The teaching that certain laws are just for Jews is the way many side step the issue..
Look at Acts 15. The apostles were Jews. They had been circumcised. They tried to keep the law of Moses. They had been trying to. If someone wanted to circumcise Gentiles and command them to keep the law of Moses nowadays, most Christians would reject the idea and not want to convene a meeting of the apostles and elders. But the issue then was what to do with the Gentiles?
These Jewish Christians grew up keeping the law, trying to. They grew up in Judaism. They knew from Judaism, from the Old Testament, that God gave the law to Israel. They had commandments. They were to be distinct from the nations. The nations were supposed to be blessed through Abraham. There were prophecies about Gentiles believing the Messiah. But in Judaism, as they would clarify later, they could see that there were certain things that were indicated to be sins for Gentiles. Gentiles were descended also from Noah who had a covenant with God, who had given creeping things for Noah to eat but not the blood (I suppose how much more the higher forms of meat.) Gentiles were kicked out of the land because of sexual immorality, which Leviticus 18 is specific about, and child sacrifice to their gods. And God made everyone. God would inherit the nations. He promised the nations to the Messiah for the asking.
Do the Gentiles have to relate to God through the covenant they grew up under, the law of Moses? Should they be circumcised to keep all these obligations, or not? Do they have to stop eating pork, keep the sabbath the way Jews do, not wear mixed fibers, not cut their hair a certain way, take baths after menstruation and ejaculation or touching a dead body? Do they have to sacrifice in the temple?
Paul participated in the temple. His sins were forgiven through Christ. But he made some kind of vow and shaved his head. He went into the temple with men who had a vow on them and paid their expenses. Peter and John spent time in the temple. At the time, they might have had to do a Jewish ritual, a mikveh/bath/(maybe 'baptism'), and change his clothes, to get in.
Peter had been concerned about going into a Gentiles house. There had been 18 decrees about Gentiles, either the Shammai Pharisees or the Sanhedrin under their leadership (my fuzzy memory or unclear in history, not sure.) Maybe the law Peter was concerned with had something to do with that.
Paul pointed out Titus was not compelled to be circumcised when he went to Jerusalem. But Paul circumcised Timothy the son of Jewish mother. Paul warned the Galatians, presumably predominantly Gentile readers, that if they be circumcised, they had fallen from grace. He did not want them to take on the obligation to follow the whole law. He wanted them to be justified by faith, 'as the just shall live by faith', not attempting to be justified by keeping the law along the lines of 'he that doeth these things shall live by them."
In I Corinthians 7, we see Paul's wish that people walk in whatever state they were called, with an exception for slavery. He wished the circumcised not to seek to become uncircumcised and the uncircumcised not to become circumcised.

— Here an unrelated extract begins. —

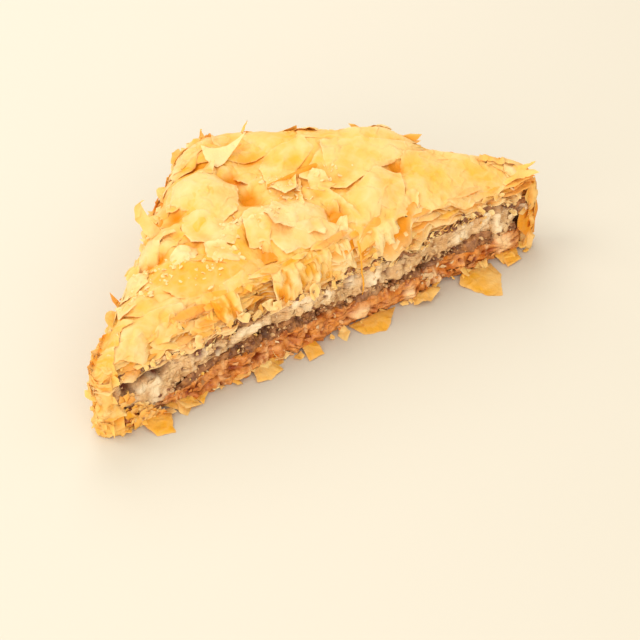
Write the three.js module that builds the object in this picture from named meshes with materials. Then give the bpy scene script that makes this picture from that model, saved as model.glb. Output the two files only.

I do not see where the apostles in Acts 15 talks about the 'moral law' and 'ceremonial law.'
The moral laws have not stopped and Jesus made that clear.
If it's just theologians or book-authors taking laws here and there and seeking justification to put them into their two categories, maybe it's helpful somehow. But is it Biblical doctrine?
I'd rather understand scripture by understanding the actual teaching of the apostles, the points being made through narrative texts, understanding the specific teachings of Christ, and seeing what God revealed in the Old Testament through narrative, poetry, prophetic declarations, etc.